Carbonate acidizing has been carried out using HCl-based stimulation fluids for decades. However, at high temperatures, HCl does not produce acceptable results because of its fast reaction, acid penetration, and hence surface dissolution, and its high corrosion rate. As a result, alternatives to HCl have been investigated including organic acids. In this work, the reaction of a new organic acid with calcite was investigated using the rotating disk apparatus and coreflood setup. The organic acid was obtained using both a phosphorous-based and iron-based catalyst.
The rate of reaction of a 10 wt% solution of the new organic acid was measured using the rotating disk apparatus at temperatures up to 250°F. Low-permeability Indiana limestone (1-5 md) samples of 1.5 in. diameter and 0.75 in. length were used. The effect of disk rotational speed (100-1,500 rpm) was investigated. Also, three coreflood experiments at an injection rate of 2.0 cm³/min and a temperature of 300°F were performed to study the effect of acid on the wormhole propagation in calcite. Low-permeability Indiana limestone (1-5 md) cores used in these experiments have a diameter of 1.5-in. and a length of 6 in.
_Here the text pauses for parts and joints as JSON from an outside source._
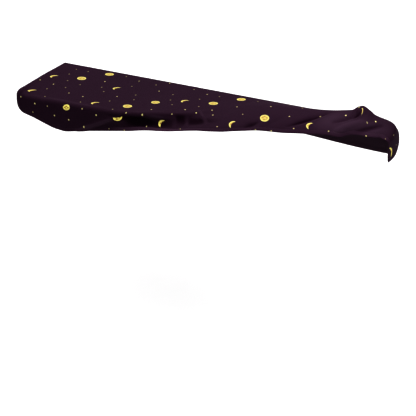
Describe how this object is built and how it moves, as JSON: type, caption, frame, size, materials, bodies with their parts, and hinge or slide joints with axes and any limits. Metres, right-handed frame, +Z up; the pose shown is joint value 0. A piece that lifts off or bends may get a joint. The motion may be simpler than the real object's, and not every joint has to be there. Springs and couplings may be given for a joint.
{
  "type": "piano keyboard cover",
  "caption": "Fitted stretch-cloth cover with a level top and hemmed skirts, drawn tight at the left and pushed back off the front at the right.",
  "frame": {"origin": "middle of the underside of the taut top, where the cover rests on what it is drawn over", "axes": "+X along the length towards the pushed-back right end, +Y from the front to the back, +Z up"},
  "size_m": [1.3471, 0.3121, 0.1797],
  "materials": {
    "printed_cloth": "soft dark stretch knit with a printed night-sky repeat"
  },
  "bodies": {
    "root": {"cover": "printed_cloth"}
  },
  "joints": []
}
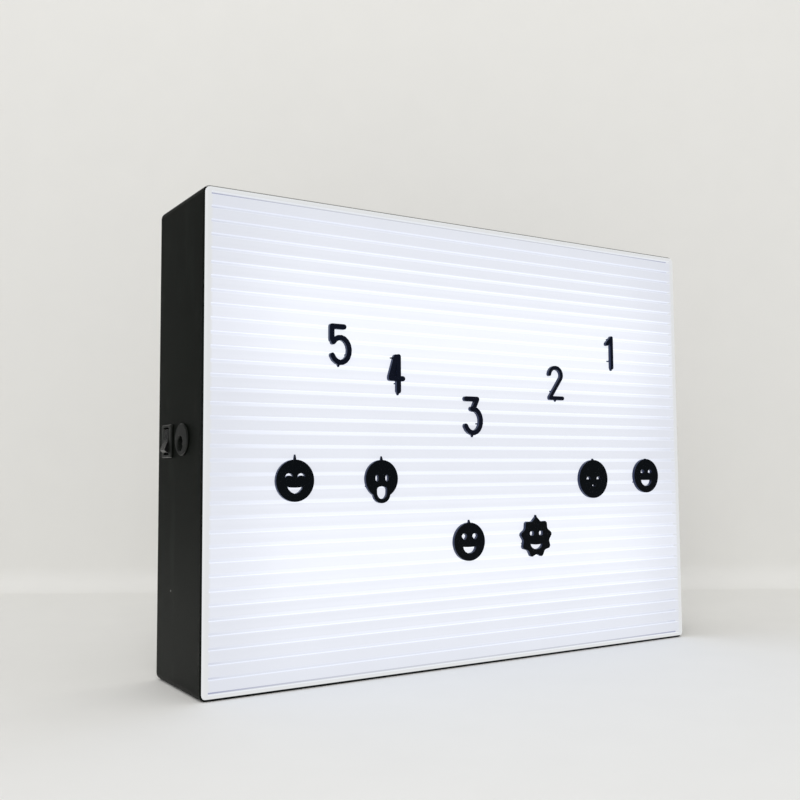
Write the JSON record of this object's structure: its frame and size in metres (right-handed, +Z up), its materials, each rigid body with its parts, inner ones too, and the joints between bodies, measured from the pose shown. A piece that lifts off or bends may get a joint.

Samples of the reacted fluid were collected periodically and calcium and iron concentrations were measured using Inductively-Coupled Plasma, and used to determine the acid-rock reaction rate and to study the possibility of precipitation.
For the phosphorus-based acid, experimental results showed that the rate of calcite dissolution at 205°F was controlled only by the rate of mass transfer of the acid to the surface. However, at 250°F, the reaction was controlled by both mass transfer and by the kinetics of the surface reaction. At 205°F, the reaction rate varied from 7.79E-07 to 4.47E-06 gmol/cm2.s, while at 250°F, the range was between 5.82E-07 and 2.72E-06 gmol/cm2.s. In coreflood experiments, the phosphorus-based acid caused phosphorous precipitation at 300°F, while the iron-based acid achieved breakthrough. This paper summarizes the results obtained and recommends the use of the new organic acid for field applications in calcite reservoirs.